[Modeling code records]
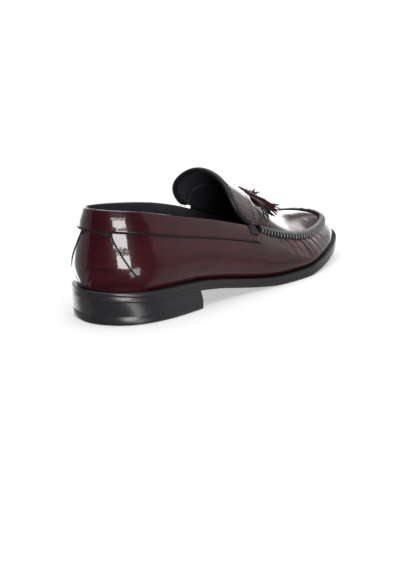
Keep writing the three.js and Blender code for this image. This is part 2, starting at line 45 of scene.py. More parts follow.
# Camera at the photo's viewing angle
camera = bpy.data.objects.new("camera", bpy.data.cameras.new("camera"))
camera.data.sensor_width = 36
camera.data.lens = 95.44
camera.data.shift_x = 0.0019
camera.data.shift_y = -0.0033
camera.data.clip_start = 0.05
camera.location = (0.62728, -0.91336, 0.27511)
camera.rotation_euler = (math.radians(90 - 14.03), 0, math.radians(35.05))
bpy.context.scene.collection.objects.link(camera)
bpy.context.scene.camera = camera

# ---- The shoe's own sizes, in millimetres, the same as in the CAD source ----
SOLE_LENGTH = 300
BALL_WIDTH = 105
HEEL_LIFT = 17
TOE_SPRING = 13
OUTSOLE = 3.9
WELT = 2.4
INSOLE = 2
HEEL_LENGTH = 78.7
HEEL_SPREAD = 1.05
HEEL_UNDERCUT = 3
TOP_PIECE = 6
WELT_MARGIN = 4.2
COLLAR_RISE = 52.5
INSTEP_RISE = 33
WALL = 2.2
OVERLAY = 1.2
GAP = 0.3
BAND_BACK, BAND_FRONT, BAND_TAPER = 14.8, 11.2, 2
SEAM_REACH = 2.6
SEAM_CREST = 1.95
LEDGE = 1.2
TOE_CURVE = 24
THROAT_SHARE = 0.51
BAND_END = 0.498
TAB_SHARES = (0.472, 0.497)
TAB_HEIGHT = 7
TONGUE_TOP, TONGUE_EAR, TONGUE_FOOT = 0.437, 0.01, 0.49
STRAP_CENTRE, STRAP_SIDE, STRAP_POINT = 0.588, 0.512, 3
STRAP_LAP = 5
STRAP_TOP = OVERLAY + GAP
TONGUE_THICK = 2.5

OUTLINE = [  # share of the length, outer and inner half width as shares of the ball width
    (0, .01, .01), (.02, .171, -.148), (.055, .26, -.262), (.11, .322, -.326), (.18, .356, -.342),
    (.26, .367, -.33), (.36, .382, -.316), (.46, .414, -.33), (.56, .467, -.387), (.64, .498, -.447),
    (.71, .497, -.489), (.78, .461, -.5), (.85, .404, -.472), (.91, .333, -.408), (.955, .25, -.322),
    (.985, .134, -.204), (1, -.035, -.035)]
PROFILE = [  # share, heel lift, toe spring
    (0, 1, 0), (.06, .915, 0), (.12, .86, 0), (.19, .825, 0), (.26, .75, 0), (.34, .57, 0),
    (.42, .32, 0), (.5, .1, 0), (.55, .015, 0), (.575, 0, 0), (.68, 0, 0), (.73, 0, .1),
    (.79, 0, .25), (.86, 0, .47), (.93, 0, .73), (1, 0, 1)]
RIM = [  # share, outer and inner rise, outer and inner inset
    (0, 1.055, 1.055, .08, .08), (.04, 1.05, 1.035, .086, .086), (.1, 1.017, 1.02, .09, .091),
    (.18, .932, .985, .088, .088), (.28, .845, .95, .082, .083), (.4, .785, .93, .087, .089),
    (.5, .71, .86, .109, .111), (.6, .555, .71, .137, .143), (.7, .435, .555, .137, .167),
    (.8, .345, .42, .13, .18), (.88, .3, .34, .122, .181), (.94, .28, .295, .118, .176),
    (.98, .275, .28, .128, .165), (1, .28, .28, .155, .155)]
SWELL = [
    (0, .034, .034), (.1, .044, .044), (.25, .056, .058), (.4, .072, .068), (.55, .072, .07),
    (.7, .055, .058), (.85, .038, .045), (.95, .02, .03), (1, .018, .018)]
CROWN = [  # share, height of the arch, its roundness
    (0, 1, 1), (.3, 1, 1), (.427, .985, 1), (.5, .85, 1.05), (.553, .73, 1.15), (.59, .6, 1.3),
    (.63, .44, 1.5), (.68, .32, 1.75), (.74, .26, 1.95), (.82, .225, 2), (.88, .18, 2),
    (.94, .11, 2), (1, 0, 2)]


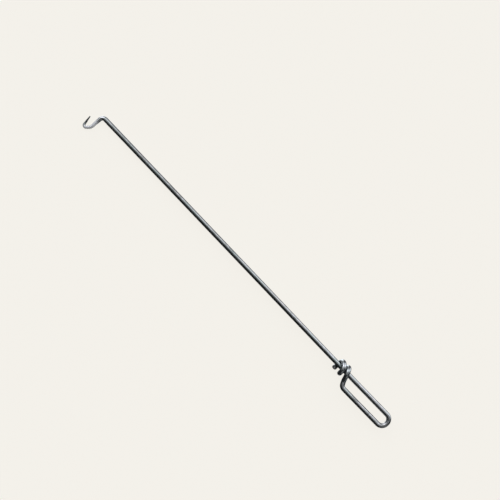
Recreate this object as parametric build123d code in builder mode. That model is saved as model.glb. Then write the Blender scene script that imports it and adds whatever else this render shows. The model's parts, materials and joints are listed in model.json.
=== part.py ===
from build123d import *
import os
from math import cos, exp, radians, sin

# Hook tool bent from one steel wire: a tapered hook, a straight shaft, and a loop handle closed by
# nearly two turns round the shaft. Each stretch of the wire is a sub-part of its own.
# The tool's own directions start on the shaft's axis, under the middle of the wrap: X along the
# shaft toward the hook, Y toward the side that the hook and the loop stand on, and Z square to the
# flat of the tool.

# ---- wire ----
wire_diameter = 2.7
arm_root_diameter = 2.3  # from the neck on the wire is drawn down, stretch by stretch
arm_end_diameter = 1.9
crown_start_diameter = 1.8
crown_end_diameter = 1.75
point_root_diameter = 1.45
point_diameter = 0.6
point_rounding = 0.28

# ---- hook, corner by corner ----
shaft_reach = 183.2  # wrap middle to the neck's corner
neck_turn = 88.0
neck_radius = 2.1
arm_length = 8.5
arm_turn = 43.0  # first, wider part of the return bend
arm_radius = 3.0
crown_length = 4.7
crown_turn = 125.0  # second, tighter part
crown_radius = 1.1
point_length = 7.3

# ---- loop handle ----
kink_reach = -2.4  # the loop leaves the shaft's line inside the wrap
kink_angle = 0.55
kink_radius = 100.0
loop_reach = -38.95
loop_radius = 3.4
rail_spacing = 7.1
heel_reach = -8.3
heel_radius = 2.6
lift_reach = -6.7  # where the heel leg starts to climb over the shaft
lift_radius = 2.5

# ---- wrap ----
wrap_clearance = 0.03  # between the shaft and the turns on it
turn_step = 45  # degrees from one corner of the coil to the next
turn_start = -5.95
turn_pitch = 4.15
turn_sway = 0.5  # the turns cross the top on a slant, and the underside almost square
turn_lag = 1.0  # the second crossing lies closer to the first than an even coil would
lag_angle = 460
lag_spread = 50
cut_angle = 700  # where the wire is sheared off, counted from the loop's side over the top

# ---- how the tool lies: on the wrap, on the neck and on the hook's return bend ----
rest_tilt = 0.87
rest_roll = -2.28
rest_height = 4.103  # of the wrap's middle
middle_reach = 74.0  # wrap middle to the middle of the tool's length
middle_side = 3.632  # wrap middle to the middle of the tool's width

wire_radius = wire_diameter / 2
wrap_radius = wire_diameter + wrap_clearance
coil_corner_radius = wrap_radius / cos(radians(turn_step / 2))
coil_bend_radius = 0.97 * wrap_radius
corners_per_turn = round(360 / turn_step)


def step(point, heading, length):
    """The point at a length from another, along a heading in the flat of the tool."""
    return (point[0] + length * cos(radians(heading)), point[1] + length * sin(radians(heading)), 0)


def coil_point(angle, radius):
    """A point of the coil. The angle rises along the wire, over the top first."""
    lag = turn_lag * exp(-(((angle - lag_angle) / lag_spread) ** 2))
    reach = turn_start + turn_pitch * angle / 360 - turn_sway * cos(radians(angle)) - lag
    return (reach, radius * cos(radians(angle)), radius * sin(radians(angle)))


# ---- corners of the hook ----
wrap_middle = (0, 0, 0)
neck_corner = (shaft_reach, 0, 0)
arm_corner = step(neck_corner, neck_turn, arm_length)
crown_corner = step(arm_corner, neck_turn - arm_turn, crown_length)
point_end = step(crown_corner, neck_turn - arm_turn - crown_turn, point_length)

# ---- corners of the handle ----
kink = (kink_reach, 0, 0)
rail_heading = 180 + kink_angle
inner_rail_length = (kink_reach - loop_reach) / cos(radians(kink_angle))
outer_rail_length = (heel_reach - loop_reach) / cos(radians(kink_angle))
inner_loop_corner = step(kink, rail_heading, inner_rail_length)
outer_loop_corner = step(inner_loop_corner, rail_heading - 90, rail_spacing)
heel_corner = step(outer_loop_corner, rail_heading - 180, outer_rail_length)
lift_corner = (lift_reach, wrap_radius / cos(radians(turn_step)), 0)

# ---- corners of the coil, and the point where it is cut on its last side ----
coil_angles = [turn_step * (number + 1.5) for number in range(cut_angle // turn_step - 1)]
coil_corners = [coil_point(angle, coil_corner_radius) for angle in coil_angles]
past_side_middle = cut_angle - coil_angles[-1] - turn_step / 2
cut_point = coil_point(cut_angle, wrap_radius / cos(radians(past_side_middle)))

# ---- centreline of the whole wire, in two runs from the middle of the wrap ----
tool = Plane(origin=(-middle_reach, -middle_side, rest_height)).rotated((rest_roll, rest_tilt, 0))

with BuildLine(tool) as hook_line:
    hook_run = FilletPolyline(
        wrap_middle,
        neck_corner,
        arm_corner,
        crown_corner,
        point_end,
        radius=[neck_radius, arm_radius, crown_radius],
    )

with BuildLine(tool) as handle_line:
    handle_run = FilletPolyline(
        wrap_middle,
        kink,
        inner_loop_corner,
        outer_loop_corner,
        heel_corner,
        lift_corner,
        *coil_corners,
        cut_point,
        radius=[kink_radius, loop_radius, loop_radius, heel_radius, lift_radius]
        + [coil_bend_radius] * len(coil_corners),
    )

shaft_run, neck_arc, arm_run, arm_arc, crown_run, crown_arc, point_run = hook_run.order_edges()
handle_edges = handle_run.order_edges()


def square_to(line, share):
    """The plane square to the wire, at a share of a line's length."""
    return Plane(line @ share, z_dir=line % share)


def square_in_tool(line, share):
    """The same, turned alike all along the hook, so that a tapered stretch doesn't twist."""
    return Plane(line @ share, x_dir=tool.z_dir, z_dir=line % share)


os.makedirs("parts", exist_ok=True)

# ---- shaft ----
with BuildPart() as shaft:
    with BuildSketch(square_to(shaft_run, 0)):
        Circle(wire_radius)
    sweep(path=shaft_run)
shaft.part.label = "shaft"
export_step(shaft.part, "parts/shaft.step")

# ---- neck bend: full section at the shaft, drawn down at the arm ----
with BuildPart() as neck_bend:
    with BuildSketch(square_in_tool(neck_arc, 0)):
        Circle(wire_radius)
    with BuildSketch(square_in_tool(neck_arc, 1)):
        Circle(arm_root_diameter / 2)
    sweep(path=neck_arc, multisection=True)
neck_bend.part.label = "neck_bend"
export_step(neck_bend.part, "parts/neck_bend.step")

# ---- hook arm ----
with BuildPart() as hook_arm:
    with BuildSketch(square_in_tool(arm_run, 0)):
        Circle(arm_root_diameter / 2)
    with BuildSketch(square_in_tool(arm_run, 1)):
        Circle(arm_end_diameter / 2)
    loft()
hook_arm.part.label = "hook_arm"
export_step(hook_arm.part, "parts/hook_arm.step")

# ---- hook bend: a wide arc, a short straight crown and a tight arc ----
with BuildPart() as hook_bend:
    with BuildSketch(square_in_tool(arm_arc, 0)):
        Circle(arm_end_diameter / 2)
    with BuildSketch(square_in_tool(arm_arc, 1)):
        Circle(crown_start_diameter / 2)
    sweep(path=arm_arc, multisection=True)
    with BuildSketch(square_in_tool(crown_run, 0)):
        Circle(crown_start_diameter / 2)
    with BuildSketch(square_in_tool(crown_run, 1)):
        Circle(crown_end_diameter / 2)
    loft()
    with BuildSketch(square_in_tool(crown_arc, 0)):
        Circle(crown_end_diameter / 2)
    with BuildSketch(square_in_tool(crown_arc, 1)):
        Circle(point_root_diameter / 2)
    sweep(path=crown_arc, multisection=True)
hook_bend.part.label = "hook_bend"
export_step(hook_bend.part, "parts/hook_bend.step")

# ---- hook point, tapered to a rounded end ----
with BuildPart() as hook_point:
    with BuildSketch(square_in_tool(point_run, 0)):
        Circle(point_root_diameter / 2)
    with BuildSketch(square_in_tool(point_run, 1)):
        Circle(point_diameter / 2)
    loft()
    end_face = hook_point.faces().sort_by(point_run)[-1]
    fillet(end_face.edges(), point_rounding)
hook_point.part.label = "hook_point"
export_step(hook_point.part, "parts/hook_point.step")

# ---- stretches of full section, from the middle of the wrap round the handle to the cut end ----
# Straight runs and arcs follow each other along the wire. The leg ends at the coil's first arc.
edges_per_turn = 2 * corners_per_turn
turns_start = len(handle_edges) - 2 * len(coil_corners)
cut_start = len(handle_edges) - 2
stretches = {
    "inner_rail": handle_edges[0:3],
    "loop_end": handle_edges[3:6],
    "outer_rail": handle_edges[6:7],
    "heel_bend": handle_edges[7:8],
    "heel_leg": handle_edges[8:turns_start],
    "first_turn": handle_edges[turns_start : turns_start + edges_per_turn],
    "second_turn": handle_edges[turns_start + edges_per_turn : cut_start],
    "cut_end": handle_edges[cut_start:],
}
for name, edges in stretches.items():
    with BuildPart() as stretch:
        with BuildSketch(square_to(edges[0], 0)):
            Circle(wire_radius)
        sweep(path=Wire(edges))
    stretch.part.label = name
    export_step(stretch.part, f"parts/{name}.step")
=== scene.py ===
import json
from collections import namedtuple
from math import ceil, cos, exp, pi, radians, sin, tan

import bmesh
import bpy
import numpy as np
from mathutils import Matrix, Vector, noise


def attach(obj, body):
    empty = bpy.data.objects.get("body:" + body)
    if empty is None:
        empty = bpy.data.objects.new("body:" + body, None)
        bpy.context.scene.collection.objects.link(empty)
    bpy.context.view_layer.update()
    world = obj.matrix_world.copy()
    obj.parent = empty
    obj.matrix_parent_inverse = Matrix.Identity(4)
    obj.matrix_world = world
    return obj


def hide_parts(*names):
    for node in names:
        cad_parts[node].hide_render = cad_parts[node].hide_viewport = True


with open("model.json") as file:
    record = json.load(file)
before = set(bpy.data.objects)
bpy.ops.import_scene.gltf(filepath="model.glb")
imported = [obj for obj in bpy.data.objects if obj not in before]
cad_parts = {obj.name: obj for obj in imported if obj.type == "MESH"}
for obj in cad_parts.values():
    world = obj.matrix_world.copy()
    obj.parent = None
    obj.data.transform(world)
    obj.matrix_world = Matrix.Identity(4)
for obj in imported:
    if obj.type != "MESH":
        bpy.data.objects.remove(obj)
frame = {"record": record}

# A hook tool bent from one bright steel wire. The wire is laid out ring by ring along its
# centreline, from the hook's point to the sheared end of the wrap, and then divided into one piece
# for each stretch in the frame. Lengths are in millimetres, in the tool's own directions, until a
# mesh is made: X along the shaft toward the hook, Y toward the side that the hook and the loop
# stand on, Z square to the flat of the tool, from the shaft's axis in the middle of the wrap. A
# reach is a place along X. Angles are in degrees.
METRES = 0.001

# ---- wire ----
wire_diameter = 2.7
arm_root_diameter = 2.3
arm_end_diameter = 1.9
crown_start_diameter = 1.8
crown_end_diameter = 1.75
point_root_diameter = 1.45
point_diameter = 0.6

# ---- hook, corner by corner: how far the wire turns, and how far off the next corner is ----
shaft_reach = 183.2
neck_turn = 88.0
neck_radius = 2.1
arm_length = 8.5
arm_turn = 43.0
arm_radius = 3.0
crown_length = 4.7
crown_turn = 125.0
crown_radius = 1.1
point_length = 7.3

# ---- loop handle: two rails, a round end, and a heel that turns the wire back to the shaft ----
kink_reach = -2.4  # inside the wrap, where the rails' slight lean from the shaft starts
kink_angle = 0.55
kink_radius = 100.0
loop_reach = -38.95
loop_radius = 3.4
rail_spacing = 7.1
heel_reach = -8.3
heel_radius = 2.6
lift_reach = -6.7  # where the wire starts to climb over the shaft
lift_radius = 2.5

# ---- wrap, a coil round the shaft ----
wrap_clearance = 0.03
turn_step = 45  # between the coil's corners
first_corner = 1.5 * turn_step
coil_bend_share = 0.97  # the corners' bend radius in wrap radii, which leaves short straights
turn_start = -5.95
turn_pitch = 4.15
turn_sway = 0.5  # the turns lean: toward the loop on the hook's side, and back on the other
turn_lag = 1.0  # the second crossing lies this much closer to the first than in an even coil
lag_angle = 460
lag_spread = 50
cut_angle = 700  # round the shaft from the coil's start to the sheared end

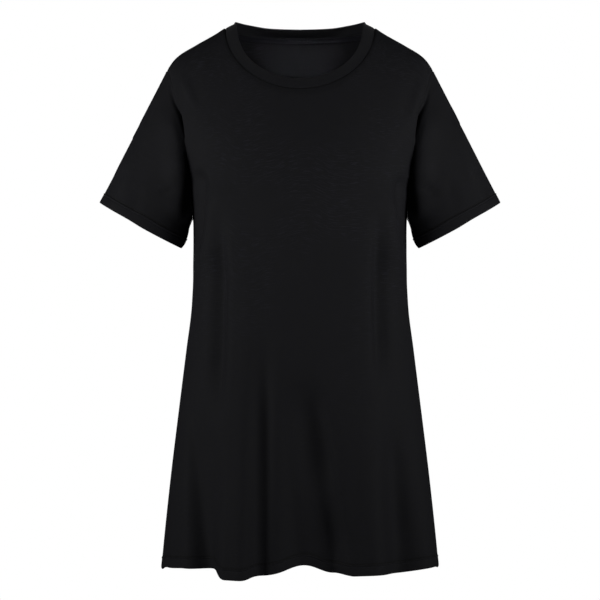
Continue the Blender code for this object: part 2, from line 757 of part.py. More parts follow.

> **Your objective**: Quote only the lines running from the line that holds "# ---- stretches" to the line that holds "in imported if", both ends included.

> **Reply to the task**:
# ---- stretches of full section, from the middle of the wrap round the handle to the cut end ----
# Straight runs and arcs follow each other along the wire. The leg ends at the coil's first arc.
edges_per_turn = 2 * corners_per_turn
turns_start = len(handle_edges) - 2 * len(coil_corners)
cut_start = len(handle_edges) - 2
stretches = {
    "inner_rail": handle_edges[0:3],
    "loop_end": handle_edges[3:6],
    "outer_rail": handle_edges[6:7],
    "heel_bend": handle_edges[7:8],
    "heel_leg": handle_edges[8:turns_start],
    "first_turn": handle_edges[turns_start : turns_start + edges_per_turn],
    "second_turn": handle_edges[turns_start + edges_per_turn : cut_start],
    "cut_end": handle_edges[cut_start:],
}
for name, edges in stretches.items():
    with BuildPart() as stretch:
        with BuildSketch(square_to(edges[0], 0)):
            Circle(wire_radius)
        sweep(path=Wire(edges))
    stretch.part.label = name
    export_step(stretch.part, f"parts/{name}.step")
=== scene.py ===
import json
from collections import namedtuple
from math import ceil, cos, exp, pi, radians, sin, tan

import bmesh
import bpy
import numpy as np
from mathutils import Matrix, Vector, noise


def attach(obj, body):
    empty = bpy.data.objects.get("body:" + body)
    if empty is None:
        empty = bpy.data.objects.new("body:" + body, None)
        bpy.context.scene.collection.objects.link(empty)
    bpy.context.view_layer.update()
    world = obj.matrix_world.copy()
    obj.parent = empty
    obj.matrix_parent_inverse = Matrix.Identity(4)
    obj.matrix_world = world
    return obj


def hide_parts(*names):
    for node in names:
        cad_parts[node].hide_render = cad_parts[node].hide_viewport = True


with open("model.json") as file:
    record = json.load(file)
before = set(bpy.data.objects)
bpy.ops.import_scene.gltf(filepath="model.glb")
imported = [obj for obj in bpy.data.objects if obj not in before]
cad_parts = {obj.name: obj for obj in imported if obj.type == "MESH"}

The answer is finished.